The U.S. Department of Justice's civil rights division has found that conditions at the Baltimore City Detention Center violate the constitutional rights of inmates and appear to have played a role in the deaths of several prisoners, some of whom received little or no medical attention for chronic health problems.
Chief among the findings in the Justice Department's report is that the state-run detention center - parts of which were built in 1803 - has a poorly run system of health care and suicide prevention that often takes days to assess an inmate's medical needs. In some cases, the problems proved deadly, according to the report, which gives state officials 49 days from Aug. 13, when the report was issued, to propose solutions.
"We find that persons confined suffer harm or the risk of serious harm," the report concluded, citing several examples of jail suicides, heart-attack deaths and fatal asthma spasms that federal authorities deemed "preventable if the inmates' conditions had been properly treated."

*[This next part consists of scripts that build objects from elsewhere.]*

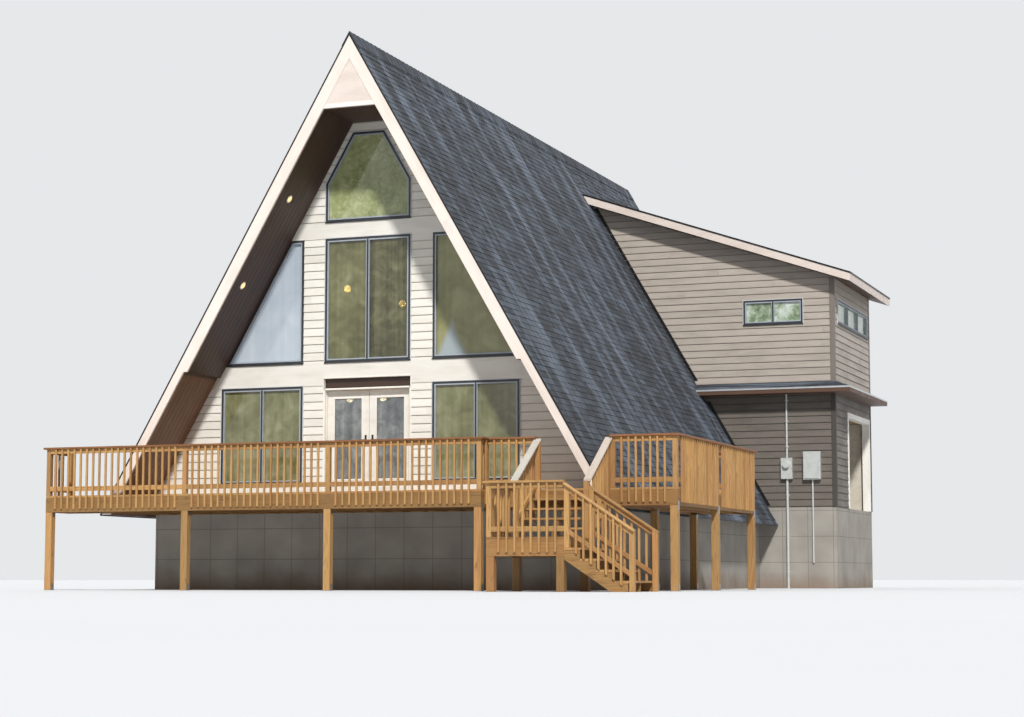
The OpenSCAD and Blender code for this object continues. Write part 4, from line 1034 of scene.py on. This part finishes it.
# Step flashing where the wing's end walls meet the main slope, left out behind the small roof
flashing = Pile("step_flashing")
STEPS = 44
for y, way, low in ((WING_FRONT, -1, 1.95), (BACK, 1, 2.0)):
    rise = (9.40 - low) / STEPS
    w0, w1 = sorted((y + way * 0.0175, y + way * 0.0195))
    for k in range(STEPS):
        z0, z1 = low + rise * k, low + rise * (k + 1) - 0.004
        if way < 0 and LOWER_FRONT - 0.02 < z1 and z0 < UPPER_FRONT + 0.02:
            continue
        a, b = outer(z0) + 0.004, outer(z1) + 0.004
        flashing.board([(a, z0), (a + 0.085, z0), (b + 0.085, z1), (b, z1)],
                       w0, w1, facing_front, ease=0.0005)
flashing.make(black_metal, "shingles")

belt = Pile("wing_back_band")
reach = WING_SIDE + 0.022
low, high = LOWER_BACK, UPPER_BACK
belt.board([(outer(low), low), (reach, low), (reach, high), (outer(high), high)],
           BACK + 0.001, BACK + 0.026, facing_front)
belt.make(band_tan, "trim")

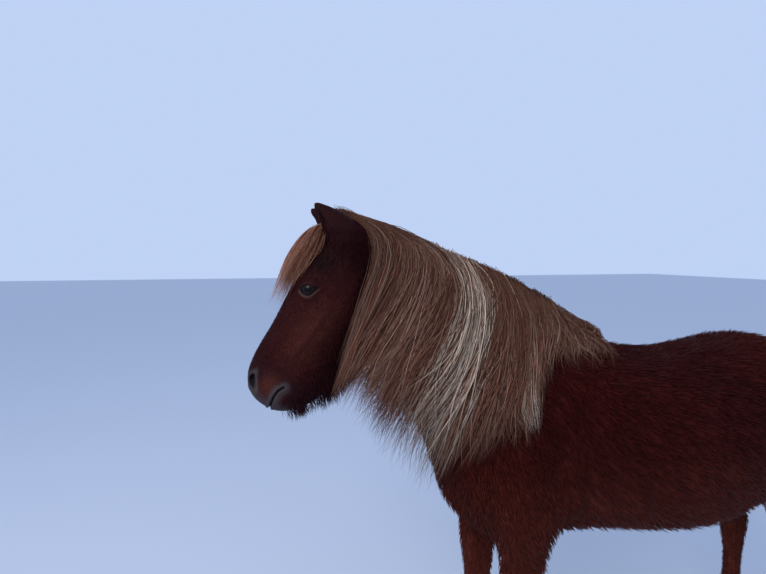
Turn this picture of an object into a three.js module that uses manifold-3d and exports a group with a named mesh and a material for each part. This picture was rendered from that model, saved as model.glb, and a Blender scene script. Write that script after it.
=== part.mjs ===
// An Icelandic horse in its winter coat, standing square with its head carried forward.
// Millimetres, +Z up. The horse faces -Y and its left side is at +X.
// The body is shaped whole and then parted with thin cuts into the pieces a person would name.

import * as THREE from 'three';
import { mergeVertices } from 'three/addons/utils/BufferGeometryUtils.js';
import Module from 'manifold-3d';

const wasm = await Module();
wasm.setup();

// Driving sizes of the animal, over the coat
const withersHeight = 1362;
const backHeight = 1295;
const croupHeight = 1335;
const bellyHeight = 690;
const chestFront = -528;
const buttock = 905;
const bellyHalfWidth = 285;
const shoulderHalfWidth = 215;
const foreLegSpread = 128;
const hindLegSpread = 132;
const kneeHeight = 400;
const hockHeight = 530;
const fetlockHeight = 192;
const coronetHeight = 78;
const hoofLength = 126;
const hoofHalfWidth = 58;
const foreLegLine = -338;
const farLegAhead = 18;
const hindHoofMiddle = 752;
const eyeRadius = 22;
const eyeFromMiddle = 78;
const maneDepth = 34;
const gap = 0.3;

// The head is drawn along its own axis, from the poll down the face
const poll = { y: -835, z: 1690 };
const faceLean = 30.5;
const leanSine = Math.sin(THREE.MathUtils.degToRad(faceLean));
const leanCosine = Math.cos(THREE.MathUtils.degToRad(faceLean));

function onHead(alongFace, behindFace) {
  const y = poll.y - alongFace * leanSine + behindFace * leanCosine;
  const z = poll.z - alongFace * leanCosine - behindFace * leanSine;
  return [y, z];
}

// A cross-section: its front or upper end and its rear or lower end, both in the plane at x,
// its half width, how far down that plane it is widest, and how square each end is
function section(x, upper, lower, halfWidth, widest = 0.5, upperPower = 2, lowerPower = 2) {
  return [x, upper[0], upper[1], lower[0], lower[1], halfWidth, widest, upperPower, lowerPower];
}

function tip(x, point) {
  return section(x, point, point, 0);
}

function spline(before, start, end, after, t) {
  const slopeIn = (end - before) / 2;
  const slopeOut = (after - start) / 2;
  const cubic = 2 * start - 2 * end + slopeIn + slopeOut;
  const square = -3 * start + 3 * end - 2 * slopeIn - slopeOut;
  return start + slopeIn * t + square * t * t + cubic * t * t * t;
}

function sectionAt(sections, share) {
  const place = share * (sections.length - 1);
  const index = Math.min(Math.floor(place), sections.length - 2);
  const last = sections.length - 1;
  const before = sections[Math.max(index - 1, 0)];
  const after = sections[Math.min(index + 2, last)];
  return sections[index].map((value, i) =>
    spline(before[i], value, sections[index + 1][i], after[i], place - index));
}

function signedPower(value, power) {
  return Math.sign(value) * Math.abs(value) ** (2 / power);
}

function pointOnSection(values, angle) {
  const [x, upperY, upperZ, lowerY, lowerZ, halfWidth, widest, upperPower, lowerPower] = values;
  const up = Math.cos(angle);
  const power = up > 0 ? upperPower : lowerPower;
  const reach = Math.abs(signedPower(up, power));
  const share = up > 0 ? widest * (1 - reach) : widest + (1 - widest) * reach;
  const side = signedPower(Math.sin(angle), power);
  return new THREE.Vector3(
    x + halfWidth * side,
    upperY + (lowerY - upperY) * share,
    upperZ + (lowerZ - upperZ) * share,
  );
}

function closedMesh(geometry) {
  geometry.deleteAttribute('normal');
  geometry.deleteAttribute('uv');
  return mergeVertices(geometry, 0.01);
}

function turnFacesOut(geometry) {
  const corners = geometry.attributes.position;
  const order = geometry.index.array;
  const [a, b, c] = [new THREE.Vector3(), new THREE.Vector3(), new THREE.Vector3()];
  let volume = 0;
  for (let i = 0; i < order.length; i += 3) {
    a.fromBufferAttribute(corners, order[i]);
    b.fromBufferAttribute(corners, order[i + 1]);
    c.fromBufferAttribute(corners, order[i + 2]);
    volume += a.dot(b.cross(c));
  }
  for (let i = 0; volume < 0 && i < order.length; i += 3) {
    [order[i + 1], order[i + 2]] = [order[i + 2], order[i + 1]];
  }
  return geometry;
}

// A body through a row of sections: a sphere whose rings are laid on them
function loft(sections, sides, rings) {
  const geometry = new THREE.SphereGeometry(1, sides, rings);
  const corners = geometry.attributes.position;
  const grid = geometry.attributes.uv;
  for (let i = 0; i < corners.count; i += 1) {
    const values = sectionAt(sections, 1 - grid.getY(i));
    const point = pointOnSection(values, 2 * Math.PI * grid.getX(i));
    corners.setXYZ(i, point.x, point.y, point.z);
  }
  return turnFacesOut(closedMesh(geometry));
}

// The same body with its surface moved outward, to cut its neighbours clear of it
function swollen(geometry, distance) {
  const larger = geometry.clone();
  larger.computeVertexNormals();
  const corners = larger.attributes.position;
  const normals = larger.attributes.normal;
  for (let i = 0; i < corners.count; i += 1) {
    corners.setXYZ(
      i,
      corners.getX(i) + distance * normals.getX(i),
      corners.getY(i) + distance * normals.getY(i),
      corners.getZ(i) + distance * normals.getZ(i),
    );
  }
  larger.deleteAttribute('normal');
  return larger;
}

function solid(geometry) {
  return new wasm.Manifold(new wasm.Mesh({
    numProp: 3,
    vertProperties: new Float32Array(geometry.attributes.position.array),
    triVerts: new Uint32Array(geometry.index.array),
  }));
}

function joined(solids) {
  return solids.reduce((whole, piece) => whole.add(piece));
}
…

The report was made public yesterday, when state officials released it.
Stuart O. Simms, chief of the Maryland Department of Public Safety and Correctional Services, which oversees the detention center, acknowledged yesterday that the jail faces serious problems. He said he has begun to speak with health care administrators for advice and help in delivering better care at the jail, which each year admits more than 43,000 inmates.
"We have collectively become the largest emergency room in the state," Simms said. "Our arrest population has some of the most severe health problems in the country. We're faced with a community health issue."
Justice officials visited the detention center and the city's Central Booking and Intake Center several times in 2000. Among the deaths that they document in their report:
A 29-year-old woman who hanged herself with a paper gown Aug. 16. She had tried to kill herself the same way the day before but failed and was ordered on a suicide watch in which she would not receive the gown. Despite that, she was given the paper gown rather than the smock typically provided to suicidal prisoners.
A male inmate who died of natural causes Nov. 22 after collapsing in his cell at central booking. Although his cellmate tried to get corrections officers' attention, CPR was not performed on the man for several minutes.
A man who died May 19 of hypertension and cardiovascular disease a day-and-a-half after being jailed. The man, who had a long history of medical problems, was not given a medical screening though he had needle tracks on his arms, and cocaine and other drugs in his system that should have raised concern that he was going through withdrawal.
A heroin-addicted man who died July 18 after being in custody 24 hours and who had told an officer during a medical screening that he was on medication for high-blood pressure. He was never seen by one of the jail's health professionals and died of cardiovascular problems likely aggravated by his detoxification from drugs.
A man who died of an asthma attack Dec. 2 after having last received medical attention 19 days before, when he was put on intravenous fluids because of severe breathing problems and other health concerns. He died struggling to use an asthma inhaler that failed to work because of overuse.
A mentally ill 41-year-old inmate who committed suicide Dec. 18. The inmate was never referred to a mental health professional at the jail for evaluation, and was taken off a suicide watch by a nurse who apparently did not perform a suicide assessment.
"These and other completed suicides illustrate lapses in the suicide prevention system and also reflect the systemic mental health delivery problems such as inadequate access to care," the Justice Department report states. "The booking screen process does not sufficiently identify those who need medical attention or observation, nor sufficiently trigger medical care when needed."
The inmates' names are not provided in the Justice Department report, and state public safety officials said yesterday that they weren't able to track down the names.
Leonard A. Sipes Jr., a spokesman for Public Safety and Correctional Services, said state officials are trying to come up with solutions to the problems, many of which he said are attributable to a lack of funds and poor conditions inside the jail. One option would be to replace the antiquated jail building - at a cost of about $100 million, he said.
Another option would be to form a partnership with a hospital or health system that would take over aspects of the jail's health care. Sipes pointed to statistics that show that Baltimore correctional facilities have one of the highest rates of intake for people with AIDS and tuberculosis.